Unfortunately, it was a test which the first robot vacuum tested failed miserably. Not only did it skid around on the flour like Bambi on ice, it also somehow got itself covered in the stuff. While it was interesting to study the vacuum’s thought processes as it attempted to maneuver through and around the spillage, I was surprised at the extent to which it was bamboozled by even a light dusting. The brushbar and dustbox also didn’t cope well – they became clogged with flour, and it took some considerable time and effort to clean them.
You may, of course, have had better luck with your robot vacuum sucking up flour, but in the future I’ll be tackling such spills with a good old-fashioned dustpan and brush, or, if I’m feeling lazy, with our upright cleaner.
What else should a robot vacuum avoid?
While most robot vacuums feature obstacle-avoidance technology that enables them to maneuver around larger objects, they’re going to attempt to pick up any smaller objects that are in their path. Hair, coins, Lego bricks, bits of food – a robot vac will attempt to tackle all of these and more, with varying degrees of success.
Hair – long and short, human and pet – will probably get caught around the brushbar, so unless your robot vacuum has anti-hair-wrap features, that’ll need to be detangled. And even if you can’t necessarily see something on the floor, a robot vacuum will find it – they’re clever like that – and suck it up.
Anything larger than ‘regular’ dust and dirt is likely to be a problem for any robot vacuum. If it isn’t able to detect and avoid an object then that item is going to either get caught up in the brushbar, which could damage said object and/or the brushbar, or be sucked into the dustbox. It’s always a good idea to check that the coast is clear of earrings, small pieces of bric-a-brac and the like before your robot vac sets off on a clean, to ensure that you don’t lose anything of value.

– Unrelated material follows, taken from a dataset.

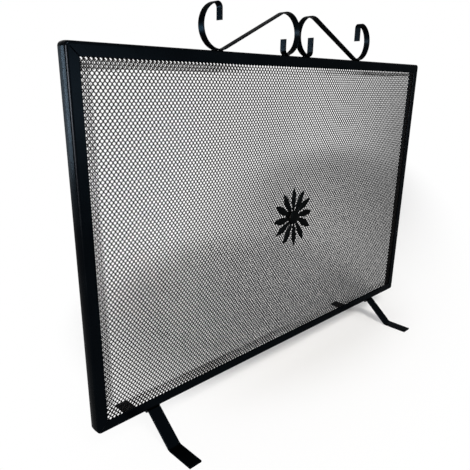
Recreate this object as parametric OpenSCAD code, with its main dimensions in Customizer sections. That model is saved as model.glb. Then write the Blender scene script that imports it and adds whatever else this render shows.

Dried cereals generally won’t be an issue, but when it comes to anything runny or sticky such as banana, soft cheeses and yogurts, most robot vacuums will meet their match. Things can get very messy very quickly, so make sure that such spills aren’t in the path of your robot vac if you don’t want to be regularly cleaning it – trust me on this one.
Send for robomop
If your home is prone to liquid or glutinous spills and you still want an automated cleaner (and I don’t blame you), then it’s worth looking at a hybrid robot vacuum and mop. We’re seeing more and more of these come on the market, such as the Roborock S7 Max Ultra, which collects fine dust and larger debris, while also offering the ability to mop hard floors. Hybrid robot vacuums like this may even take care of emptying the dustbox and dirty water, then refilling the water container. Choose a really good one and your robot cleaner will clean itself, too – how good does that sound?
As with most appliances, the more functionality a hybrid cleaner offers, the higher the price tag, and you’ll need to spend around $1,000 / £800 on an all-singing, -all-dancing hybrid – but if you want to remove ‘mopping’ from your chore list then it’ll pay off in the long run (if your budget doesn’t stretch that far, check out our pick of the best cheap robot vacuum deals). As with all robot vacuums, the floorplan mapping can be hit-or-miss, so having a level ground surface with clearly demarcated transitions between different floor surfaces would make things easier for a hybrid robot model.
Checking the route that any robot vacuum will take around your home is advisable, too. It’s always better to be safe than sorry with precious small items, and I’m sure no one wants to spend an age cleaning hairs from a vacuum’s brush bar or sifting through the dust canister looking for that missing earring – after all, that rather defeats the point of having a robot helper that does the messy jobs for you.